Rather than abandon my request, I decided to try something different. A GOFUNDME donation drive to raise the required $1200. It is at:
gofund.me/bcwildfireinfo

Thanks to the surprise and common interest of dozens of other citizens I have managed to raise the minimum $1200 needed to pursue the request. Many donations were given ‘under protest’ at the very notion of having to pay for public information to be released. I hope to raise enough to cover up to the $8500 that was suggesting by the FOI office. If I raise more than needed, the surplus will go to the BC Burn Fund.

Please donate. And please ask your MLA why public information is subject to exorbitant fees in order for it to be seen by the public.

Aerial Firefighting and Political Donations

So what was the information request and why did I put it in? Well, say what you will about one plane or another (I’ve said enough), one fire or another or one company or another, when you see a Minister stand in an Airplane hanger (used by ConAir Aviation) and award a contract (and post it on his MLA webpage) you would expect that that is being done on the basis of its merits alone.

What are the merits of this plane? What are the merits of the company? What basis was this decision made and what is the history of aerial firefighting and the historic cost and performance of aerial firefighting groups working for the BC Wildfire Service?

In a time of increasing fire activity and increasing fire budgets, these seem to be critical questions. However, it seems they are questions largely without public answers aside from very broad numbers about the total cost of wildfire firefighting in any given year.

So with that front of mind after the awarding of the ConAir contract for the new jet plane, I submitted this information request to the Province of BC:

Records indicating the number of firefighting aircraft the province had on contract since the 2010 forest firefighting season, broken down annually by company and model and whether it was signed in advance, on call or on a master standing offer basis; The costs associated with each of those aircraft, including the initial contracts, costs to run and fuel the planes, crew costs and any additional costs; A copy of the contract(s) that Conair has signed with the province for the 2016 firefighting season.

The request is roughly in two parts. The first portion is to determine the actual costs of aerial firefighting in BC so that there is some hard data on what each type of aircraft can do, and perhaps how the current strategy and operational mentality helps or hinders the budget and the effectiveness of firefighting.

The 2nd portion has more to do with the relationship between ConAir and the Provincial government based on persistent conversations and concerns brought to me, particularly after someone passed me this link to the BC Elections Campaign Donation website that shows political donations from ConAir and Coulson.

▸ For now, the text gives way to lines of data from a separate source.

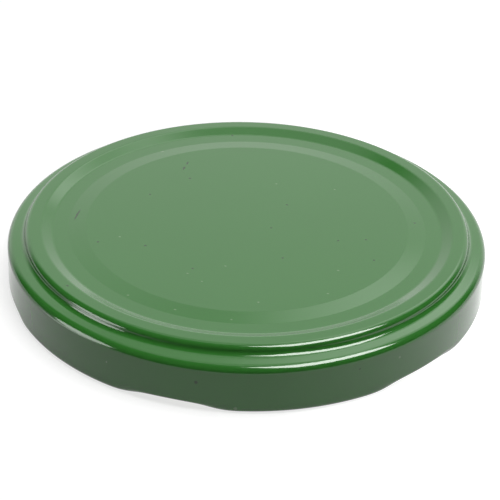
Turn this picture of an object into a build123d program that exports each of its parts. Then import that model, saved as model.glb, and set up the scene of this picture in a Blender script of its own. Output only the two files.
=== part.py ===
from build123d import *
import math
import os

# Twist-off jar lid: one pressed sheet-metal cap and the sealing ring cast into its channel.
# Lengths are in millimetres and angles in degrees.
# The lid stands on its rolled rim at Z = 0, its axis is Z, and one lug is centred on -Y.

# Sheet
sheet = 0.20

# Radii of the corners of the pressed top, on its outer skin, from the axis outwards
panel_radius = 28.6
groove_inner_radius = 31.7
groove_outer_radius = 34.5
bead_inner_radius = 36.4
bead_outer_radius = 39.15
step_foot_radius = 39.4
skirt_radius = 42.4

# Height of the lid over its bead, and how far the other levels lie under the bead's top
overall_height = 10.82
panel_below_bead = 0.48
groove_below_bead = 0.82
step_foot_below_bead = 1.66
shoulder_below_bead = 2.06

# Bends of the pressed top, on its outer skin
panel_bend = 1.5
groove_bend = 1.2
bead_inner_bend = 1.2
bead_outer_bend = 1.0
step_foot_bend = 1.0
shoulder_bend = 1.35

# Skirt: straight under the shoulder, then widening a little to its foot
straight_skirt = 0.2
flare_bend_length = 1.0
skirt_flare = 1.0

# Rolled rim: its radius is to the outside of the roll
curl_radius = 1.0
curl_sweep = 308.0

# Lugs: places where the rolled rim is pressed flat and inwards. Their bends are to the middle of the sheet.
lug_count = 6
first_lug_angle = -90.0
lug_half_angle = 16.4
lug_rise = 1.2
lug_bend = 0.45
lug_tilt = 6.0
lug_reach = 2.1
lug_hem = 0.42
lug_hem_turn = 180.0
lug_end_softness = 3.4

# Sealing ring, cast into the channel under the bead
seal_inner_radius = 34.8
seal_below_bead = 1.40
seal_dish = 0.20
seal_edge_round = 0.25

# How finely the formed rim is drawn
skirt_points = 14
rim_points = 30
steps_between_points = 24
sections_per_lug = 17
join_tolerance = 1e-3

# Worked out from the values above
shoulder_height = overall_height - shoulder_below_bead
band_top = shoulder_height - shoulder_bend - straight_skirt
curl_mid_radius = curl_radius - sheet / 2
lug_pitch = 360 / lug_count


def level_skin(depth):
    """Skin of the pressed top, from the axis to the foot of the shoulder, at a depth under its outer side."""
    corners = [
        (0, overall_height - panel_below_bead, None),
        (panel_radius, overall_height - panel_below_bead, panel_bend),
        (groove_inner_radius, overall_height - groove_below_bead, groove_bend),
        (groove_outer_radius, overall_height - groove_below_bead, groove_bend),
        (bead_inner_radius, overall_height, bead_inner_bend),
        (bead_outer_radius, overall_height, bead_outer_bend),
        (step_foot_radius, overall_height - step_foot_below_bead, step_foot_bend),
        (skirt_radius, shoulder_height, shoulder_bend),
        (skirt_radius, band_top, None),
    ]
    places = [Vector(r, 0, z) for r, z, bend in corners]
    runs = [(b - a).normalized() for a, b in zip(places, places[1:])]
    # The inner side of the sheet lies clockwise from the way the skin runs outwards.
    inward = [Vector(run.Z, 0, -run.X) for run in runs]
    points = [places[0] + inward[0] * depth]
    bends = []
    for before, after, side, next_side, place, corner in zip(
        runs, runs[1:], inward, inward[1:], places[1:], corners[1:]
    ):
        # The corner of a parallel skin lies on the bisector of the two runs.
        half_turn = side + next_side
        points.append(place + half_turn * (depth / (1 + side.dot(next_side))))
        falls_away = before.X * after.Z - before.Z * after.X < 0
        bends.append(corner[2] - depth if falls_away else corner[2] + depth)
    points.append(places[-1] + inward[-1] * depth)
    return points, FilletPolyline(*points, radius=bends)


def pressed_top():
    """Panel, groove, bead, step, ledge and shoulder, as one spun sheet."""
    outer_points, outer = level_skin(0)
    inner_points, inner = level_skin(sheet)
    rim = Line(outer_points[-1], inner_points[-1])
    axis = Line(outer_points[0], inner_points[0])
    return revolve(Face(Wire([*outer.edges(), rim, *inner.edges(), axis])), Axis.Z)


def foot_height(mid_radius, lowest):
    """Height at which the flared skirt turns into a bend whose underside is at the lowest height."""
    return lowest + sheet / 2 + mid_radius * (1 + math.sin(math.radians(skirt_flare)))


def flared_run(foot):
    """Length of the flared skirt, from the end of its first gentle bend down to the foot height."""
    flare = math.radians(skirt_flare)
    first_drop = flare_bend_length / flare * math.sin(flare)
    return (band_top - first_drop - foot) / math.cos(flare)


def curl_stretches():
    """Stretches of the plain rim, each as its length and its turn."""
    curl_length = curl_mid_radius * math.radians(curl_sweep)
    return [
        (flare_bend_length, -skirt_flare),
        (flared_run(foot_height(curl_mid_radius, 0)), 0),
        (curl_length, curl_sweep),
    ]


def lug_stretches():
    """Stretches of the rim at the middle of a lug. The sheet is as long as in the plain rim."""
    sheet_length = sum(length for length, turn in curl_stretches())
    bend_turn = 90 + skirt_flare + lug_tilt
    bend_length = lug_bend * math.radians(bend_turn)
    hem_length = lug_hem * math.radians(lug_hem_turn)
    formed = [
        (flare_bend_length, -skirt_flare),
        (flared_run(foot_height(lug_bend, lug_rise)), 0),
        (bend_length, bend_turn),
        (lug_reach, 0),
        (hem_length, lug_hem_turn),
    ]
    returned = sheet_length - sum(length for length, turn in formed)
    return [*formed, (returned, 0)]


def heading_at(stretches, travelled):
    """How far the sheet has turned after a length of it, in degrees from straight down."""
    turned = 0.0
    for length, turn in stretches:
        if travelled < length:
            return turned + turn * travelled / length
        travelled -= length
        turned += turn
    return turned


def rim_stations():
    """Lengths along the sheet, from the foot of the shoulder, at which its section has a point."""
    curl = curl_stretches()
    sheet_length = sum(length for length, turn in curl)
    formed_from = curl[0][0] + curl[1][0] - curl_radius
    skirt_step = formed_from / skirt_points
    rim_step = (sheet_length - formed_from) / rim_points
    on_skirt = [skirt_step * k for k in range(skirt_points)]
    on_rim = [formed_from + rim_step * k for k in range(rim_points + 1)]
    return on_skirt + on_rim


def rim_section(pressed):
    """Section of the flared skirt and its rim, where pressed runs from 0 at the curl to 1 at a lug's middle."""
    curl = curl_stretches()
    lug = lug_stretches()

    def turned_at(travelled):
        """The sheet's heading between the curl's and the lug's."""
        turned = (1 - pressed) * heading_at(curl, travelled) + pressed * heading_at(lug, travelled)
        return math.radians(turned)

    stations = rim_stations()
    place = Vector(skirt_radius - sheet / 2, 0, band_top)
    outer = []
    inner = []
    for station, next_station in zip(stations, [*stations[1:], stations[-1]]):
        turned = turned_at(station)
        outward = Vector(math.cos(turned), 0, -math.sin(turned))
        outer.append(place + outward * (sheet / 2))
        inner.append(place - outward * (sheet / 2))
        # The middle of the sheet is walked in short straight steps from one point to the next.
        step = (next_station - station) / steps_between_points
        for n in range(steps_between_points):
            turned = turned_at(station + (n + 0.5) * step)
            place = place + Vector(-math.sin(turned), 0, -math.cos(turned)) * step
    return Wire(
        [
            Line(inner[0], outer[0]),
            Spline(*outer),
            Line(outer[-1], inner[-1]),
            Spline(*reversed(inner)),
        ]
    )


def plain_rim():
    """Skirt and rolled rim between two lugs."""
    gap_angle = lug_pitch - 2 * lug_half_angle
    section = Face(rim_section(0))
    return revolve(section, Axis.Z, revolution_arc=gap_angle).rotate(Axis.Z, lug_half_angle)


def lug_rim():
    """Skirt and rim across one lug, pressed most at its middle."""
    sections = []
    for k in range(sections_per_lug):
        across = 2 * k / (sections_per_lug - 1) - 1
        pressed = (1 - across**2) ** lug_end_softness
        sections.append(rim_section(pressed).rotate(Axis.Z, across * lug_half_angle))
    return Solid.make_loft(sections)


def shell():
    """The whole cap in one sheet."""
    plain = plain_rim()
    lug = lug_rim()
    turned = []
    for k in range(lug_count):
        angle = first_lug_angle + k * lug_pitch
        turned.append(lug.rotate(Axis.Z, angle))
        turned.append(plain.rotate(Axis.Z, angle))
    return pressed_top().fuse(*turned, tol=join_tolerance)


def space_under_top():
    """Half section of the space under the pressed top, down to the foot of the shoulder."""
    points, skin = level_skin(sheet)
    axis_foot = Vector(0, 0, points[-1].Z)
    floor = Line(points[-1], axis_foot)
    axis = Line(axis_foot, points[0])
    return Face(Wire([*skin.edges(), floor, axis]))


def sealing_ring():
    """Cast ring that fills the channel under the bead. Its lower side is dished, as it wets both walls."""
    seal_low = overall_height - seal_below_bead
    inner_foot = Vector(seal_inner_radius, 0, seal_low)
    outer_foot = Vector(step_foot_radius, 0, seal_low)
    dish = (inner_foot + outer_foot) / 2 + Vector(0, 0, seal_dish)
    sides = Polyline(
        inner_foot,
        (seal_inner_radius, 0, overall_height),
        (step_foot_radius, 0, overall_height),
        outer_foot,
    )
    lower_side = ThreePointArc(inner_foot, dish, outer_foot)
    section = Face(Wire([*sides.edges(), lower_side])) & space_under_top()
    inner_edge = section.vertices().sort_by(Axis.Z)[0]
    return revolve(section.face().fillet_2d(seal_edge_round, [inner_edge]), Axis.Z)


os.makedirs("parts", exist_ok=True)
export_step(shell(), "parts/shell.step")
export_step(sealing_ring(), "parts/sealing_ring.step")
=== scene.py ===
import math

import bmesh
import bpy
from mathutils import Matrix, Vector


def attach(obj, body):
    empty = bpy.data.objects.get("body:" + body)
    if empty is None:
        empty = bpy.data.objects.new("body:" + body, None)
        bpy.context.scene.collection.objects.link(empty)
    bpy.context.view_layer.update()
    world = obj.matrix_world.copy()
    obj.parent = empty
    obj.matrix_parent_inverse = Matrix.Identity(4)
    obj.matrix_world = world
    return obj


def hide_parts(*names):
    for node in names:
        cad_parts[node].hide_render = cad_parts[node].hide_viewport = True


# %% [markdown]
# # A green twist-off jar lid
# The lid is one disc of tinplate, lacquered while it was still flat. A press draws it into a shallow
# cup with a panel, a groove and a raised bead. Its cut edge is rolled inwards, and the roll is then
# squeezed flat in six places to make the lugs that grip the jar. A soft ring is cast into the
# channel under the bead. The lesson follows that order: draw, roll, press, cast, lacquer, photograph.

# %% Load the frame
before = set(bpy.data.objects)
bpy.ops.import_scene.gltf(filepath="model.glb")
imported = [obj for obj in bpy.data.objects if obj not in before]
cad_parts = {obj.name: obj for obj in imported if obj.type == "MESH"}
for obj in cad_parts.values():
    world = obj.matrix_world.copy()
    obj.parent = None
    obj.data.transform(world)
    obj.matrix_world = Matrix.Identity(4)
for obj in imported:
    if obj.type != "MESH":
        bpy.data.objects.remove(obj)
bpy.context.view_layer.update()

# %% [markdown]
# ## Drawing the cup
# Half of the lid's section is a chain of straight runs with a corner between each two. Every corner
# of pressed sheet is a bend with its own radius, so each corner vertex is bevelled by itself. The
# part of the wall that will be rolled is left straight and hangs under the floor for now, as the
# drawn cup's does before the rolling tool comes down. Sizes are in mm and are turned to metres where
# a vertex is made.

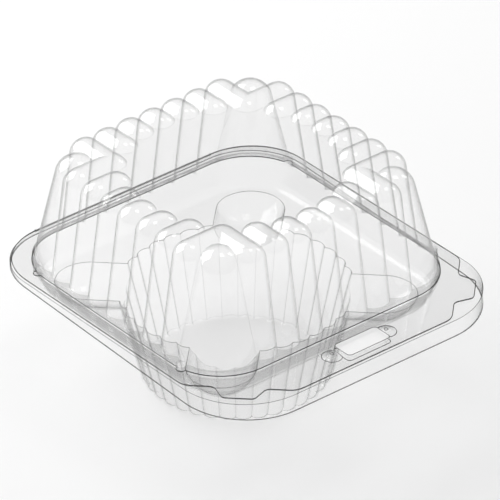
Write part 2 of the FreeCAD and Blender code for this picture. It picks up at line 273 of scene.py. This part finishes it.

And then a further link to provincial ministry of finance payment records that, when compiled together look like this:

The discrepancy in payment from the government could come down to a number of things that do not have anything to do with favouritism but it does seem something worth investigating. That is why I put in the freedom of information request.

We’ll see if the information I receive answers any of the questions, but at the very least the request has already proven that given a topic of enough public interest, a pay wall, as unjust as it may be, will not prevent the public in the age of the internet and social media, from attempting to gain access to that information. Whether it should be forced to through things like a GoFundme drive should be a matter of debate.